GASTBEITRAG David Werdermann, ZUERST ERSCHIENEN BEI VERFASSUNGSBLOG

Es sind keine guten Zeiten für die Grund- und Menschenrechte. In atemberaubendem Tempo werden grundlegende Rechte von Flüchtlingen geschliffen und in Frage gestellt. Die geplante Reform des Gemeinsamen Europäischen Asylsystems und die EU-Krisenverordnung sollen den Flüchtlingsschutz weitgehend aushebeln und die Ampel will vor allem abschrecken und abschieben, egal wie realistisch das Ziel und wie hoch der rechtsstaatliche Kollateralschaden ist. Rassistische Stimmungsmache wird mit immer weiteren Verschärfungen des Asyl- und Aufenthaltsrechts belohnt, während Rufe nach einer menschenrechtsgeleiteten Flüchtlingspolitik verhallen.

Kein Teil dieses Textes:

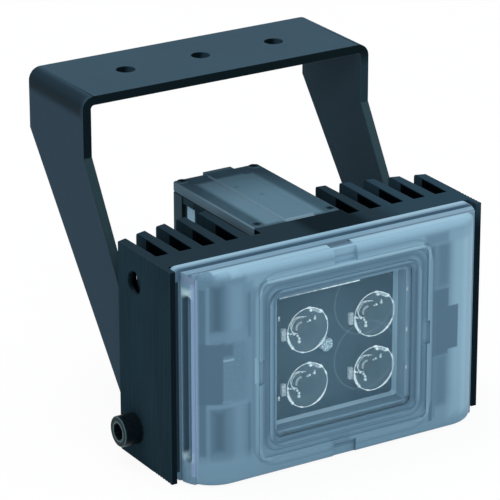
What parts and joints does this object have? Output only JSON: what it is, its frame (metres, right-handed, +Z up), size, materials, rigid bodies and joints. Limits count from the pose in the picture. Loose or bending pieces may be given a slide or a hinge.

Die einzige politische Kraft im Bundestag, die dem Abschottungskurs der Regierung widerspricht, wird in Kürze den Fraktionsstatus verlieren. Unterdessen wird die weitere Erosion des Flüchtlingsschutzes rhetorisch vorbereitet. Jens Spahn stellt offen die Genfer Flüchtlingskonvention und die Europäische Menschenrechtskonvention infrage und will Migrant*innen gegebenenfalls „mit physischer Gewalt“ aufhalten. Ist das auch gemeint, wenn Altbundespräsident Joachim Gauck Spielräume entdecken will, „die inhuman klingen“, und Vizekanzler Robert Habeck sich offen für „moralisch schwierige Entscheidungen“ zeigt?

In diesen Zeiten kann man dankbar sein, wenn Repräsentant*innen des Staates menschenrechtliche Selbstverständlichkeiten aussprechen. Auf die Frage des extrem rechten Milliardärs Elon Musk, ob der deutschen Öffentlichkeit bekannt sei, dass deutsche Seenotrettungsorganisationen staatliche subventioniert werden, antwortete das Auswärtige Amt mit seinem offiziellen X-Account knapp und zutreffend: „Yes. And it’s called saving lives.“

Wer nach diesem Statement erleichtert aufatmete, muss sich jedoch eines Besseren belehren lassen. Erst distanziert sich Bundeskanzler Scholz öffentlich von der Finanzierung der Seenotrettung. Nun hat das Bundeskabinett einen Gesetzentwurf vorgelegt, der Fluchthilfe stärker kriminalisieren soll. Das kann auch Seenotrettungsorganisationen treffen, wie die Süddeutsche Zeitung berichtet. Die Bundesregierung fördert also einerseits (noch?) die Seenotrettung, will sie aber andererseits der Gefahr einer Kriminalisierung in Deutschland aussetzen. Auch darüber hinaus wird die Strafbarkeit der Fluchthilfe ausgeweitet.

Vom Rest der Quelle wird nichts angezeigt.